In particular, in addition to Mike's suggestions above, we should also keep an eye on the capabilities of the DAACs, which not only store the data but are also actively developing tools to make the data easier to retrieve and work with. For example:

ayushprd commented 4 years ago

Thanks, I'll try to find out the overlapping datasets. I understand in some cases it's better to directly use sources like DAACs instead of the GEE.

chilampoon commented 4 years ago

I also wrote down that I want to include more data sources in my data ingest app proposal. I found an R package nasapower can download NASA POWER data in R, and an R interface nasadata to access some of NASA APIs. I am not sure which way is better to go, maybe need more exploration.

mdietze commented 4 years ago

@chilampoon I'm a bit wary of those two suggestions. Both contain a lot of dead links, which isn't a good sign that either is being maintained. NASA POWER appears to be a derived product focused on energy resources, not something that's high on our priority list for ingest. Taking a quick look at the nasadata package's vignette, it really reads like something written by someone who doesn't understand remote sensing (e.g. refers to Landsat 8 as 'low quality imagery'). It also appears that the access that it does provide to Landsat 8 is actually via Google Earth Engine.

This may not be a universal consensus on the PEcAn team, but I think that if you need the raw data from any specific satellite, you're now talking about a sufficiently high-volume data that it makes sense to write code specific to that API (which is what I think @ashiklom was suggesting earlier). But there, the list of what data you want is pretty important! If, on the other hand, you know you want to do a lot of preprocessing steps on the cloud to reduce the data volume of your download (and avoid doing that processing on your own machines) and are OK with any sort of reprojection/interpolation that occurs on GEE, then that service makes sense. GEE also does have the advantage of providing a single interface that is pretty darn fast. Finally, while NASA is awesome, it's not the only space agency out there producing remote sensing data that we need (indeed, I think @istfer wanted the GEE interface to be able to pull Sentinel data)

p.s. In addition to @istfer need for multispectral data (Sentinel, LANDSAT, etc), my personal wishlist for remote sensing data I'd love to see getting into PEcAn is: SMAP soil moisture and vegetation optical depth, GEDI lidar data (which has a new R package: https://github.com/carlos-alberto-silva/rGEDI), SIF from OCO2, OCO3, etc., and ECOSTRESS thermal data. Would also love for someone to tackle improving our pipeline for ingesting NOAA GOES https://doi.org/10.3390/rs11212507

ayushprd commented 4 years ago

Thanks for sharing @mdietze I've already prepared to integrate most of these sources. Will try to find out a way for GOES as well.

chilampoon commented 4 years ago

@mdietze Thanks for the reminder! I wonder if you'd like to import NOAA GOES data only or both GOES and the estimated NDVI? oops is the model proposed in that paper already added into PEcAn?
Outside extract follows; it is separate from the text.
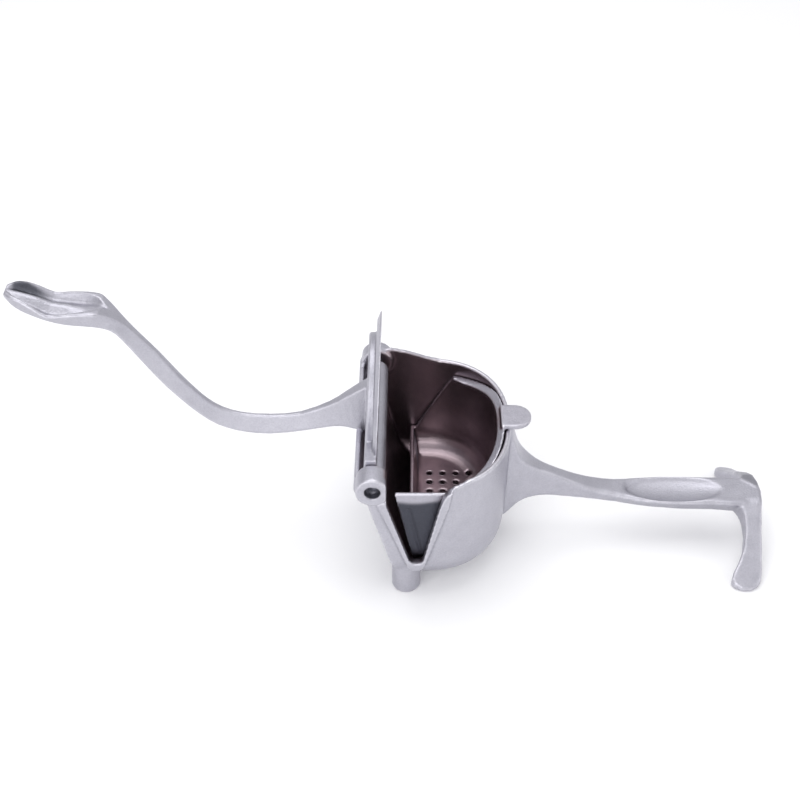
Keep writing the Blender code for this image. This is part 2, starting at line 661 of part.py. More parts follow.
def arm():
    """The S-shaped arm with its scooped grip."""
    stretch = GRIP_REACH / ARM_DRAWN
    flat = [(*top, *bottom, *rest) for top, bottom, *rest in ARM_STATIONS]
    loops = []
    for top_x, top_z, low_x, low_z, *rest in refine(flat):
        loops.append(arm_section((top_x * stretch, top_z), (low_x * stretch, low_z), *rest))
    return loft("arm", loops)


def press_lever(finish):
    """The upper casting: barrel, plate, arm and grip."""
    start = -LUG_INNER_NEAR + SEAT
    end = LUG_INNER_FAR - LEVER_PLAY
    barrel = [(max(x, -BARREL_FLAT), z) for x, z in circle(BARREL_RADIUS)]
    lever = prism_y("press_lever", barrel, start, end)
    lever.data.materials.append(finish)
    web = [(-BARREL_FLAT, 0.0), (PLATE_FACE, 0.0), (PLATE_FACE + 0.4, WEB_TOP),
           (1.0 - BARREL_FLAT, WEB_TOP)]
    combine(lever, prism_y("web", web, start, end), "UNION")
    combine(lever, plate(), "UNION")
    combine(lever, arm(), "UNION")
    bore = cylinder_y("lever_bore", PIN_RADIUS + PIN_FIT, start - 1.0, end + 1.0)
    combine(lever, bore, "DIFFERENCE")
    move_origin(lever, place(0.0, 0.0, 0.0))
    return lever


def hinge_pin(finish):
    """The steel pin with its head in the far pocket."""
    near = -LUG_OUTER + POCKET_DEPTH + PIN_RECESS
    far = LUG_OUTER - POCKET_DEPTH
    pin = cylinder_y("hinge_pin", PIN_RADIUS, near, far + 1.0)
    pin.data.materials.append(finish)
    head = cylinder_y("pin_head", HEAD_RADIUS, far + SEAT, far + SEAT + HEAD_LENGTH)
    combine(pin, head, "UNION")
    move_origin(pin, place(0.0, 0.0, 0.0))
    return pin


def build():
    """Build every piece."""
    tidy_scene()
    cast = material("cast aluminium", (0.56, 0.56, 0.60), 0.36)
    strainer = material("polished cast aluminium", (0.52, 0.52, 0.56), 0.28)
    steel = material("steel", (0.45, 0.45, 0.47), 0.3)
    press_body(cast)
    strainer_basket(strainer)
    press_lever(cast)
    hinge_pin(steel)


build()
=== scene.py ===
"""Looks of a hand citrus press: three tumbled aluminium castings and a ground steel pin.

Each casting is a softened copy of its CAD solid. Shape work is done in millimetres from the
hinge axis, with X towards the lower handle, Y along the pin away from the spout and Z up.
"""

import logging  # noqa: E402
import math  # noqa: E402
from collections.abc import Iterable  # noqa: E402
from dataclasses import dataclass, field  # noqa: E402
from enum import Enum  # noqa: E402

import bmesh  # noqa: E402
import bpy  # noqa: E402
import numpy as np  # noqa: E402
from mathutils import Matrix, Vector  # noqa: E402

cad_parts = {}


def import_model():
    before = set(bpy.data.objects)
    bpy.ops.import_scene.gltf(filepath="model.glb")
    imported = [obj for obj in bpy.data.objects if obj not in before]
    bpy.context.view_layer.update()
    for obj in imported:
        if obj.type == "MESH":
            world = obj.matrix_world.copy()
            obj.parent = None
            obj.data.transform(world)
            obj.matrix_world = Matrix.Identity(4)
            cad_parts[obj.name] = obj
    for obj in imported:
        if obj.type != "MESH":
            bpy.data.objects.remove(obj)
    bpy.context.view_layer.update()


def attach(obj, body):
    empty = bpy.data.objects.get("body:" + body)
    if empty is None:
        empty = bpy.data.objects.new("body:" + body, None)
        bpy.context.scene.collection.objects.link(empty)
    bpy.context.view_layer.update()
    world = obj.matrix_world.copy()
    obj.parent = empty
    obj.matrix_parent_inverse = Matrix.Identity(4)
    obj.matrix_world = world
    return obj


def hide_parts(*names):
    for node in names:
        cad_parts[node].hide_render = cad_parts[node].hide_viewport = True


LOG = logging.getLogger("citrus_press")
MM = 0.001

# Places every sub-assembly shares, in millimetres.
HINGE_X = -17.4
HINGE_Z = 90.0
BOWL_REACH = 82.0
BOWL_HALF_WIDTH = 61.0
BOWL_DEPTH = 80.0

# Vertex layers: worn edges, the hollow (polish with a painted reddish reflection and shade)
# and painted shade in creases and recesses.
EDGE_LAYER = "worn_edge"
HOLLOW_LAYER = "hollow"
PAINTED_SHADE_LAYER = "crease"

SAME_PLACE = 1e-6            # metres between vertices that are merged
SOFTENING = (0.55, -0.57)    # pull towards the neighbours, then slightly further back
NOISE_ROUGHNESS = 0.6
RIM_SIDES = 32
WIRE_SIDES = 8

# How sharp a bend starts to count and counts in full, as a share of the mesh's step.
EDGE_BEND = (0.05, 0.18)
CREASE_BEND = (0.04, 0.2)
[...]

mdietze commented 4 years ago

The GOES diurnal model in the Wheeler paper currently lives in its own repo outside of PEcAn. Getting that full pipeline implemented and optimized, on top of all the other remote sensing listed, is beyond the scope of GSOC, but getting the initial download more automated would definitely be a helpful/important first step

github-actions[bot] commented 3 years ago

This issue is stale because it has been open 365 days with no activity.